Plus « de 1.000 tentatives » d’intrusion de ces migrants souhaitant rejoindre la Grande-Bretagne ont ainsi été dénombrées par les policiers. Mais la plupart n’ont pas pu aller au bout de leur tentative et atteindre les navettes d’Eurotunnel empruntées massivement par les touristes. Une autre source policière avançait même le chiffre de « 1.400 intrusions » entre 22 h jeudi et 07 h hier matin, et 450 interceptions, contre 300 la nuit précédente. Alors que l’on se réjouit des « nuées » de touristes débarquant en France, les propos de Cameron parlant d’envoyer l’armée britannique à calais contre ces hommes prêts à tout pour s’ouvrir les portes de l’espoir d’une vie meilleure ont choqué toute l’Europe. « La situation est inacceptable » a-t-il déploré, « nous allons envoyer des clôtures, des chiens renifleurs et des moyens supplémentaires »… Douvres va être mise en état de siège et le débarquement n’aura pas lieu.
Contre les migrants anglais des vacances les radars vont en revanche fonctionner à plein régime sur les routes secondaires de France. Les péages seront pris d’assaut. Le fric entrera dans les caisses d’Eurotunnel. Les ferries qui fonctionnement battront des records de fréquentation. Ces migrations provisoires rapportent du fric alors que les autres servent de répulsifs aux contribuables. Peu importe donc qui les accomplit pourvu qu’elles soient rentables. Parfois les deux migrations s’installent sous la tente, tentent de prendre un train, aspirent au bonheur de la liberté d’être et partagent leurs repas… ou leurs espérances. Nul ne peut nier que le monde reste fait de gens indifférents qui se croisent sans se voir ou sans se parler ce qui les autorisent à se haïr.
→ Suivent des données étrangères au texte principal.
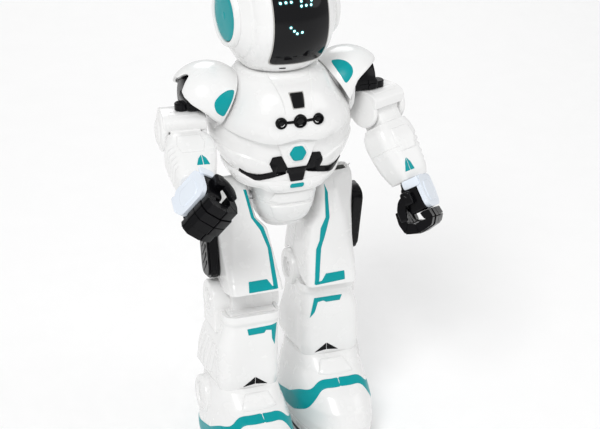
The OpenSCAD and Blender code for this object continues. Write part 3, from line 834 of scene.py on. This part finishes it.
# ---------- Head ----------
HELMET_R = 32
EAR_R = 12.6
NECK_CUT = -26.4
HELMET_GAP = 0.14


def helmet_radius(x):
    """Radius about the ear axis, with the face ring and the crease beside it."""
    r = np.sqrt(np.maximum(HELMET_R ** 2 - x ** 2, 0))
    crease = np.exp(-((np.abs(x) - 22.6) / 0.9) ** 2)
    ring = smooth_step((22.6 - np.abs(x)) / 3) * smooth_step((np.abs(x) - 14) / 2)
    return r - 0.75 * crease + 0.3 * ring - 0.3 * smooth_step((np.abs(x) - 22.6) / 2)


def helmet_profile():
    lip = [(28.3, 12.9), (29.4, 12.95), (30, 13.1), (30.3, 13.45), (30.4, 14), (30.3, 14.7), (30, 15.2),
           (29.4, 15.6), (28.8, 15.85), (28.2, 16.15)]
    x = np.concatenate([np.linspace(27.5, 24.5, 8), np.linspace(24.2, 21, 17),
                        np.linspace(20.6, 0, 42)])
    half = lip + [(v, float(helmet_radius(v))) for v in x]
    return np.array(half + [(-v, r) for v, r in reversed(half[:-1])])


def helmet_half(front):
    x, r = helmet_profile().T[..., None]
    a = np.radians(np.linspace(-90 + HELMET_GAP, 90 - HELMET_GAP, 181) + (0 if front else 180))
    z = np.maximum(r * np.sin(a), NECK_CUT)
    return np.stack([np.broadcast_to(x, z.shape), -r * np.cos(a), z], 2)


def narrowed(mesh):
    """Draws the two sides of the helmet in toward the face."""
    verts = mesh[0].copy()
    x = verts[:, 0].copy()
    verts[:, 0] -= np.sign(x) * 2.4 * smooth_step((np.abs(x) - 14) / 14)
    return verts, mesh[1]


def on_helmet(u, v):
    """The helmet's sphere, for patch(), from its own x and height."""
    y = -np.sqrt(np.maximum(HELMET_R ** 2 - u * u - v * v, 1))
    p = np.stack([u, y, v], 1)
    return p, p / HELMET_R


def make_head():
    head = Part(HEAD, "head")
    for end in ("front", "back"):
        half = narrowed(shell(helmet_half(end == "front"), WALL))
        head.piece("helmet_" + end, half, WHITE, f"head_{end}_shell", 32, 0.2)
    glass = [(-13.6, 21.5), (15.2, 21.5), (15.2, -12), (13.9, -20.4), (-13.9, -20.4), (-13.8, -12)]
    head.patch("visor_glass", glass, on_helmet, VISOR, 0.36, 0.3, 3.2, 1.0, 0.6, "visor")
    rim = [(x * 1.022, z * 1.016) for x, z in glass]
    head.patch("visor_seam", rim, on_helmet, SEAM, 0.33, 0.12, 3.2, 1.0, 0.6)
    # The chin slot as a near-black patch: painted shade inside the slot
    slot = [(-7.6, -23.5), (-4.6, -23.5), (-4.6, -23), (-7.6, -23)]
    head.patch("chin_slot_shade", slot, on_helmet, HOLE_SHADE, 0.35, 0.05, 0.2)
    for side in SIGN:
        ear = Part(HEAD @ hand_of(side), "head")
        profile = [(28.3, EAR_R), (29.2, EAR_R), (29.55, EAR_R - 0.2), (29.75, EAR_R - 0.6), (29.95, 9),
                   (30.1, 5), (30.15, 1)]
        ear.piece("ear_cap_" + side, narrowed(turned(profile, 96)), TEAL, side + "_ear_disc")
        ear.piece("ear_stud_" + side, narrowed(disc(29.2, 30.3, 2, 0.3, 40)), TEAL)
    make_light_dots(head)
    cad_finish(BOARD, "led_board")
    cad_finish(SOLE, "head_base", "speaker")
    cad_finish(BLACK, "neck_collar", bevel=0.5)
    collar = [(202.6, 21.6), (204.4, 21.2), (205.4, 20.2), (206, 18.8), (206.2, 17.2), (206.1, 14.4)]
    Part(ROOT @ move(0, -0.6, 0), "root").piece("neck_ring", turned(collar, 120, "Z"), WHITE)


# The right eye, the left eye and the mouth
DOTS = [(-10.1, 11.6), (-7.6, 11.8), (-5.1, 11.9), (-0.2, 11.9), (-0.4, 9.8), (2.1, 9.8), (4.7, 9.7),
        (5.2, 11.7), (-6.2, 0.2), (-4.6, -1.6), (-3.1, -3.0), (-0.6, -2.6)]


def make_light_dots(head):
    """Each round light dot, with a dim halo round it."""
    for k, (x, z) in enumerate(DOTS, 1):
        halo, dot = circle(x, z, 1.05, 12), circle(x, z, 0.55, 12)
        head.patch(f"light_halo_{k}", halo, on_helmet, HALO, 0.4, 0.02, 0.2, 0.5, 0.1)
        head.patch(f"light_dot_{k}", dot, on_helmet, GLOW, 0.46, 0.06, 0.1, 0.3, 0.1)


# ---------- Shoulders ----------
DOME = np.array([36.5, -1, 192.5])
DOME_R = 19.4
DOME_WALL = 1.4
SEAM_TILT = 29
# Where the dome's open rim lies: turn about the arm's axle from the front, and the angle
# out from that axle
BACK_RIM = [[90, 39.5], [132, 39], [150, 42], [162, 47.5], [172, 57], [186, 72], [203.5, 87], [209, 95.4]]
RIM_LINE = {
    "right": [[-29, 95.4], [-18, 82.4], [-8, 72], [7, 50.4], [24, 39.8], [42, 37], [58, 46],
              [70, 57], [80, 54]] + BACK_RIM,
    "left": [[-17, 104.5], [3, 99], [18.7, 91.5], [26.5, 83], [36.7, 70], [48, 58], [60, 48],
             [76, 41]] + BACK_RIM}
DOME_MARK = {
    "right": [(26.8, 199.6), (31.1, 200.3), (35.2, 198.9), (38, 196.5), (38.6, 194),
              (37.5, 190.4), (33.7, 187.5), (31.2, 191.6), (28.5, 196)],
    "left": [(25.4, 205.8), (29.4, 206.8), (32.6, 206.2), (34.4, 204), (34.1, 201.5),
             (31.9, 198.7), (29.7, 196.6), (28.3, 199.8), (26.8, 202.8)]}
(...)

Cet article a 2 commentaires

  1. mlg

    Bien vu comme d’habitude!!!!!

  2. Christian Coulais

    Mister Cameron : « La situation est inacceptable » a-t-il déploré, « nous allons envoyer des clôtures, des chiens renifleurs et des moyens supplémentaires ».
    A quant la pause de mines antipersonnelles, côté français ou anglais ?
    Les pays riches, anciens esclavagistes, ont toujours des comportements de gardes-chiourmes.